Par Dr. Mohamed Cherif Belmihoub
UN EVENEMENT MAJEUR DANS L’HISTOIRE ECONOMIQUE DE L’ALGERIE
La décision audacieuse et courageuse de nationalisation des hydrocarbures prise le 24 février 1971 est restée jusqu’à aujourd’hui un évènement majeur de l’histoire économique de notre pays. En effet, après les accords d’Evian, la décision de nationalisation des hydrocarbures est à la fois une décision d’une grande importance par son aspect économique et surtout par son caractère politique puisqu’il s’agit d’un acte de la récupération de la souveraineté et de son exercice sur les ressources naturelles du pays. C’est aussi une décision géopolitique, elle intervient après celle de Mossadegh en Iran en 1953, lorsqu’il a voulu nationaliser le pétrole iranien dont l’exploitation était dominée par les compagnies britanniques.
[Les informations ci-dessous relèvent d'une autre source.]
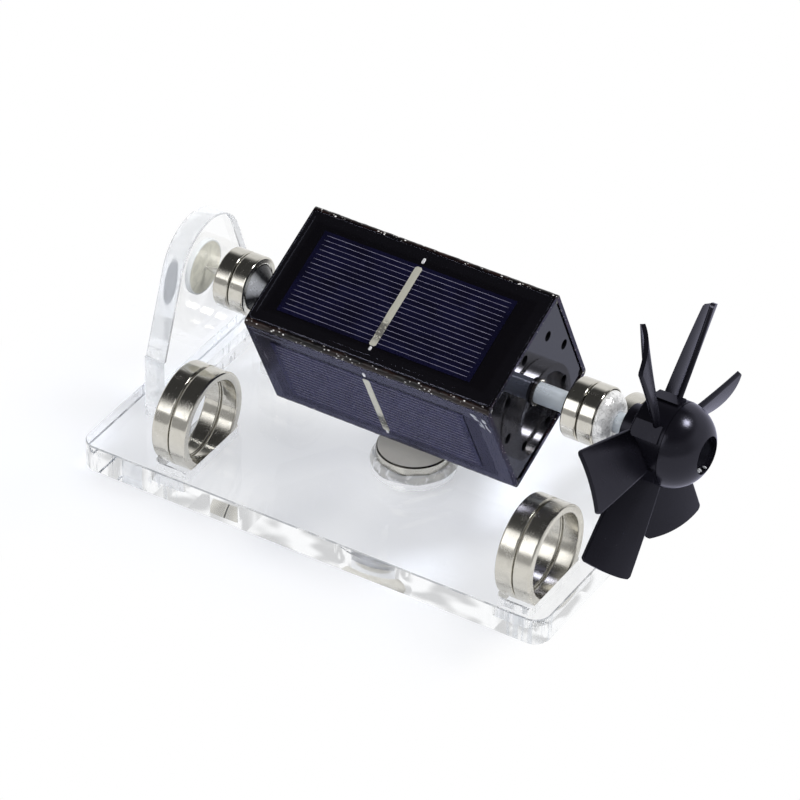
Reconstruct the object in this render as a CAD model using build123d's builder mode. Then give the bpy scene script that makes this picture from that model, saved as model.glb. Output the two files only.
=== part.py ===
from build123d import *
from math import acos, asin, cos, radians, sin, sqrt, tan
import os

# Solar powered demonstration motor with a magnetically levitated rotor. All sizes are millimetres.
# Frame: the origin is the centre of the base plate's underside, +X runs along the shaft
# towards the fan, +Y points to the back and +Z points up. The rotor turns about the shaft line.

# ---- base plate -----------------------------------------------------------------------------
base_length = 140.0
base_width = 82.0
base_thickness = 8.0
base_corner_radius = 4.5
base_edge_chamfer = 0.3

# ---- shaft line -----------------------------------------------------------------------------
shaft_height = 44.0

# ---- ring magnets that stand in the base ----------------------------------------------------
base_ring_diameter = 27.5
base_ring_bore = 22.8
base_ring_width = 5.0
base_ring_seam = 0.25
base_ring_edge = 0.55
base_ring_height = 16.6
base_ring_track = 49.4
left_ring_pair_x = -43.8
right_ring_pair_x = 59.4
slot_side_clearance = 0.15
slot_floor_clearance = 0.05
slot_end_margin = 1.6
slot_corner_radius = 1.5

# ---- disc magnets under the rotor -----------------------------------------------------------
centre_magnet_diameter = 20.0
centre_magnet_thickness = 3.0
centre_magnet_edge = 0.5
centre_pocket_diameter = 22.6
centre_pocket_depth = 4.6

# ---- end wall and its thrust disc -----------------------------------------------------------
wall_face_x = -58.4
wall_thickness = 6.2
wall_offset_y = 4.6
wall_top_radius = 14.5
wall_top_drop = 2.8
wall_taper = 20.0
wall_shoulder_height = 15.2
wall_shoulder_step = 0.5
wall_tenon_depth = 7.5
wall_slot_clearance = 0.1
wall_edge_chamfer = 0.3
thrust_disc_diameter = 15.3
thrust_disc_thickness = 1.3

# ---- shaft ----------------------------------------------------------------------------------
tube_diameter = 5.7
tube_bore = 4.1
fit_clearance = 0.05
pin_diameter = 1.6
pin_cone_length = 2.6
pin_tip_diameter = 0.3
pin_tip_clearance = 0.1
pin_bush_length = 12.0
pin_tail = 4.0

# ---- ring magnets on the shaft --------------------------------------------------------------
shaft_ring_diameter = 16.3
shaft_ring_bore = 12.2
shaft_ring_width = 4.5
shaft_ring_seam = 0.25
shaft_ring_edge = 0.5
left_shaft_pair_x = -45.1
right_shaft_pair_x = 59.1
bush_cone_length = 3.0
bush_dome_length = 3.2
bush_dome_radius = 7.4

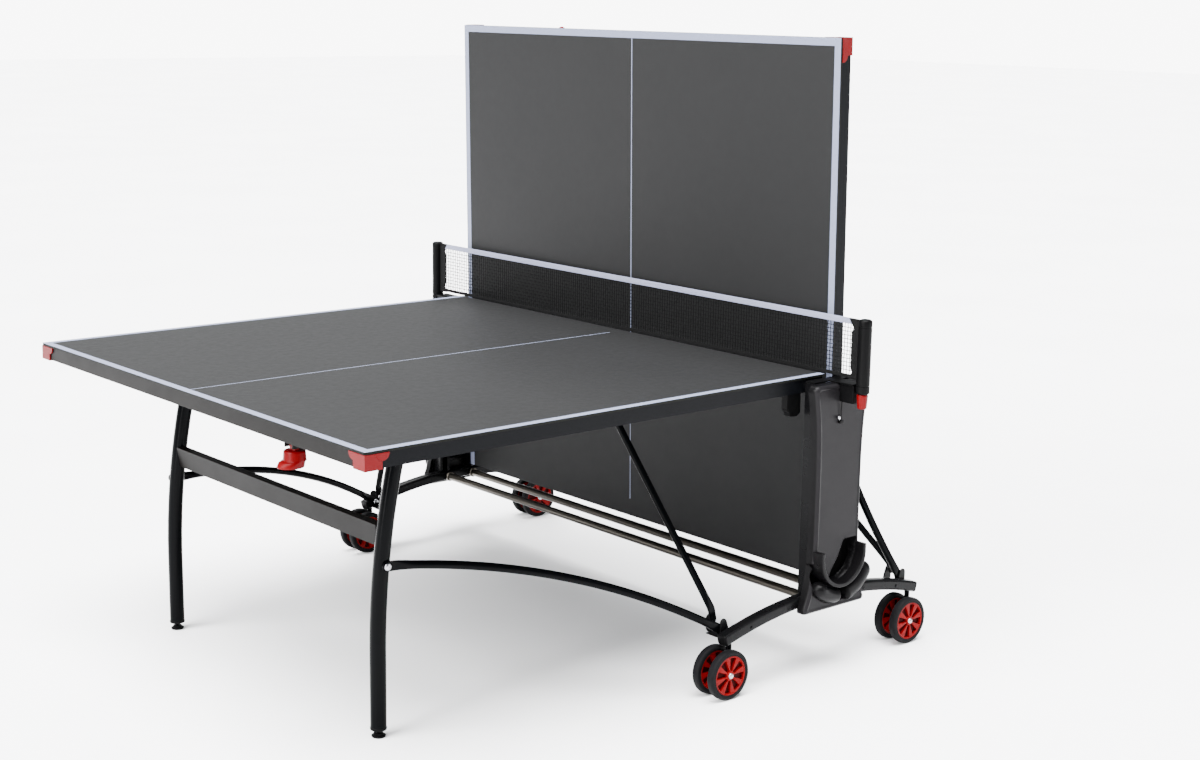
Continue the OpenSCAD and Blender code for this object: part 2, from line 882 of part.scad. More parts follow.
caster_fork(-1, -1);  // caster_left_front_fork
caster_tyres(-1, -1);  // caster_left_front_tyres
caster_hubs(-1, -1);  // caster_left_front_hubs
caster_fork(-1, 1);  // caster_left_rear_fork
caster_tyres(-1, 1);  // caster_left_rear_tyres
caster_hubs(-1, 1);  // caster_left_rear_hubs
caster_fork(1, -1);  // caster_right_front_fork
caster_tyres(1, -1);  // caster_right_front_tyres
caster_hubs(1, -1);  // caster_right_front_hubs
caster_fork(1, 1);  // caster_right_rear_fork
caster_tyres(1, 1);  // caster_right_rear_tyres
caster_hubs(1, 1);  // caster_right_rear_hubs
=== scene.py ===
import math

import bmesh
import bpy
from mathutils import Matrix, Vector
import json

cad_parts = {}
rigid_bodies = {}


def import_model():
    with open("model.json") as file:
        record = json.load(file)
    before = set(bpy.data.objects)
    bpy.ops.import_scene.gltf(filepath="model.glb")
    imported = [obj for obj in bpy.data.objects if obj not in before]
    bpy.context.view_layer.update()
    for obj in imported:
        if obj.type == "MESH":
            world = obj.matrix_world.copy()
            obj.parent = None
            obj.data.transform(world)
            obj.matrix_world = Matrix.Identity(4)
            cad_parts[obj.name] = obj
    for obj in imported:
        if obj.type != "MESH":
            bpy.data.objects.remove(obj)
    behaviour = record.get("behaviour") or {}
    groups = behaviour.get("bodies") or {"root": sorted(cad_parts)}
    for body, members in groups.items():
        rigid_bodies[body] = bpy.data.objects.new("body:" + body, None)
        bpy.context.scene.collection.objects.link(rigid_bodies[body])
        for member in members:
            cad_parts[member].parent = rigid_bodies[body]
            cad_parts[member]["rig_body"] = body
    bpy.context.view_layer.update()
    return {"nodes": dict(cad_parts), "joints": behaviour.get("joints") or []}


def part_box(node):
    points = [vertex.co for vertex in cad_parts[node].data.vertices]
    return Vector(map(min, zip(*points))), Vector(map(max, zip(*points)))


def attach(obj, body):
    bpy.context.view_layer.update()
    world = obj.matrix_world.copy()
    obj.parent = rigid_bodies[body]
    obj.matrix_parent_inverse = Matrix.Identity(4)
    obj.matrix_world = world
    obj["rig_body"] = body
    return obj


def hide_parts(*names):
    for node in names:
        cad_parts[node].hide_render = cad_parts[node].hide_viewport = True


# A folding table tennis table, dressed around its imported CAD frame. Metres throughout.
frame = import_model()
JOINTS = {j["name"]: j for j in frame["joints"]}
SIDES = (-1, 1)
ENDS = (-1, 1)
SIDE_NAME = {-1: "left", 1: "right"}
END_NAME = {-1: "front", 1: "rear"}


# ---------------------------------------------------------------- places in the frame

def joint_place(name):
    """Where a joint's axis is at rest."""
    return Vector(JOINTS[name]["pos_m"])


def fold_joint(s):
    return f"{SIDE_NAME[s]}_half_{'fold' if s < 0 else 'unfold'}"


TAPE_LO, TAPE_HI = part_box("net_tape")
NET_X = (TAPE_LO.x + TAPE_HI.x) / 2
FOLD_ANGLE = math.radians(JOINTS[fold_joint(1)]["range_deg"][1])
PIN_U = 0.058
PIN_DROP = 0.025


def half_matrix(s):
    """From a half's own coordinates (u from the net edge, y, w up from its surface) to the frame."""
    turn = Matrix.Scale(-1, 4, (1, 0, 0)) if s < 0 else Matrix.Rotation(-FOLD_ANGLE, 4, "Y")
    return Matrix.Translation(joint_place(fold_joint(s))) @ turn @ Matrix.Translation((-PIN_U, 0, PIN_DROP))


def knee_heading(s):
    v = joint_place(f"{SIDE_NAME[s]}_arch_pivot") - joint_place(f"{SIDE_NAME[s]}_leg_pivot")
    return math.atan2(v.z, s * v.x)


def leg_matrix(s):
    """From a leg's own coordinates (its pivot is the origin, X runs outwards) to the frame."""
    swing = knee_heading(1) - knee_heading(-1)
    turn = Matrix.Scale(-1, 4, (1, 0, 0)) if s < 0 else Matrix.Rotation(-swing, 4, "Y")
    return Matrix.Translation(joint_place(f"{SIDE_NAME[s]}_leg_pivot")) @ turn


def mirrored(s, e):
    """A mirror image to the left for s = -1, and to the front for e = -1."""
    return Matrix.Diagonal((s, e, 1, 1))


FROM_NET = Matrix.Translation((NET_X, 0, 0))


def carriage_matrix(e):
    """The carriage's coordinates, with X from the net, mirrored so that +Y is outwards at that end."""
    return FROM_NET @ mirrored(1, e)


# ---------------------------------------------------------------- meshes

IN_PLACE = Matrix.Identity(4)
ALONG_Y = Matrix.Rotation(math.radians(-90), 4, "X")
# Edges sharper than SHARP are rounded, points within SEAM are welded, faces within FLAT become one face,
# and a lathe's point is TIP wide.
SHARP = math.radians(30)
SEAM = 2e-5
FLAT = math.radians(0.5)
TIP = 1e-5


def piece(name, shape, matrix, body, material, replaces=(), smooth=35, bevel=0.0, segments=2):
    """A closed mesh (points, faces) that rides on a body, with its sharp edges rounded by bevel."""
    points, faces = shape
    bm = bmesh.new()
    made = [bm.verts.new(matrix @ Vector(p)) for p in points]
    for face in faces:
        bm.faces.new([made[i] for i in face])
    bmesh.ops.recalc_face_normals(bm, faces=bm.faces)
    if bevel:
        sharp = [e for e in bm.edges if e.is_manifold and e.calc_face_angle() > SHARP]
        bmesh.ops.bevel(bm, geom=sharp, offset=bevel, segments=segments, profile=0.5, affect="EDGES",
                        clamp_overlap=True)
    mesh = bpy.data.meshes.new(name)
    bm.to_mesh(mesh)
    bm.free()
    mesh.polygons.foreach_set("use_smooth", [True] * len(mesh.polygons))
    mesh.set_sharp_from_angle(angle=math.radians(smooth))
    obj = bpy.data.objects.new(name, mesh)
    bpy.context.scene.collection.objects.link(obj)
    mesh.materials.append(material)
    if bevel:
        weighted = obj.modifiers.new("weighted", "WEIGHTED_NORMAL")
        weighted.keep_sharp = True
    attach(obj, body)
    if replaces:
        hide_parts(*replaces)
    return obj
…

Ce qui a conduit à un coup d’Etat et à sa mise en résidence surveillée jusqu’à sa mort en 1967. La décision de 1971 a été suivie par d’autres pays se trouvant dans une situation de domination pour l’exploitation de leurs ressources naturelles. La décision algérienne a été préparée dans une discrétion totale, ni la France et ses services très présents en Algérie, ni les autres pays occidentaux n’ont rien vu venir. On raconte que les USA étaient dans la confidence, pour avoir sa neutralité en cas de crise grave avec la France. La préparation a pris plusieurs mois par une équipe restreinte autour de feu Boumediene. Belaid Abdeslam était le maitre d’œuvre de cette préparation. Il faut dire que certains pays amis étaient informés pour d’une part préparer la relève technique des personnels français et d’autre part faire face à une éventuelle déstabilisation par la France, grand bénéficiaire des différents accords depuis 1962. Parmi ces pays, on peut citer l’URSS et l’Italie.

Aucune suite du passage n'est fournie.